Supplied records:
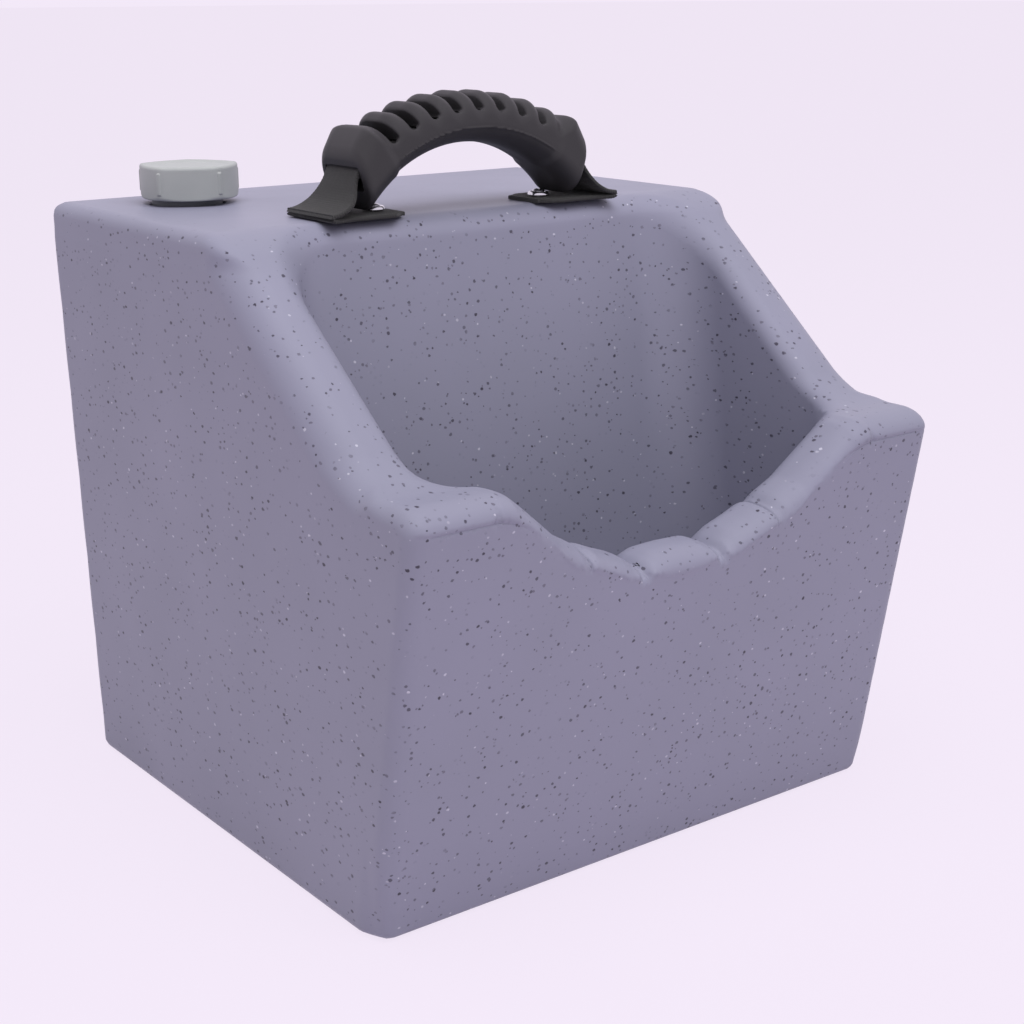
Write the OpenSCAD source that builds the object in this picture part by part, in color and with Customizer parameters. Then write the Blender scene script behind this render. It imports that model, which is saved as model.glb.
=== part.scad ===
// Portable dog water tank with a drinking basin: a hollow rotationally moulded tank whose basin
// is scooped out of its sloping front, with a screw filler cap and a webbing carry handle.
// Frame: +Z up, front towards -Y, origin on the floor under the middle of the tank.

/* [Tank] */
// Width of the tank, side to side
tank_w = 342; // [300:2:400]
// Height of the flat top
tank_h = 330; // [310:1:360]
// Height of the front ledge that the basin rim follows
ledge_h = 226; // [215:1:240]
// Depth from the middle of the tank to the front lip, before its edge is rounded
front_lip = 186; // [176:1:200]
// Depth from the middle of the tank to the back lip, before its edge is rounded
back_lip = 184.3; // [175:0.1:200]
// How far the front and back faces lean in at the floor
front_lean = 40; // [30:1:45]
back_lean = 20; // [10:1:30]
// Where the flat top ends and the slope begins
slope_top_y = -12; // [-20:1:0]
// Where the slope meets the ledge
slope_foot_y = -138; // [-145:1:-130]
// Thickness of the moulded wall
wall = 5; // [4:0.5:6]
// Rounding of the long outer edges
edge_r = 13; // [8:1:16]

/* [Basin] */
// Width of the rim left on each side of the basin
rim_w = 34; // [28:1:45]
// Height of the basin floor
basin_floor_h = 45; // [35:1:60]
// Rounding between the basin walls and floor
basin_r = 28; // [15:1:35]
// Height of the lowest part of the drinking dip in the front rim
dip_h = 175; // [165:1:190]
// Width of the dip along its bottom
dip_bottom_w = 130; // [100:2:150]
// Width of the dip where it reaches the ledge
dip_top_w = 226; // [190:2:236]
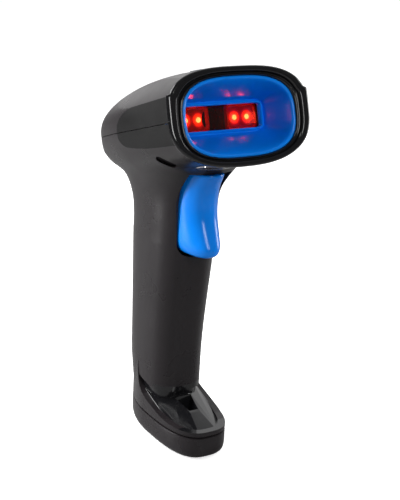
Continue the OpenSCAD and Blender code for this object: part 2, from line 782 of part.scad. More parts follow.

Written instruction: Look through the material above. Copy each line where the word "part" appears.

Response:
Write the OpenSCAD source that builds the object in this picture part by part, in color and with Customizer parameters. Then write the Blender scene script behind this render. It imports that model, which is saved as model.glb.
=== part.scad ===
// Height of the lowest part of the drinking dip in the front rim
Continue the OpenSCAD and Blender code for this object: part 2, from line 782 of part.scad. More parts follow.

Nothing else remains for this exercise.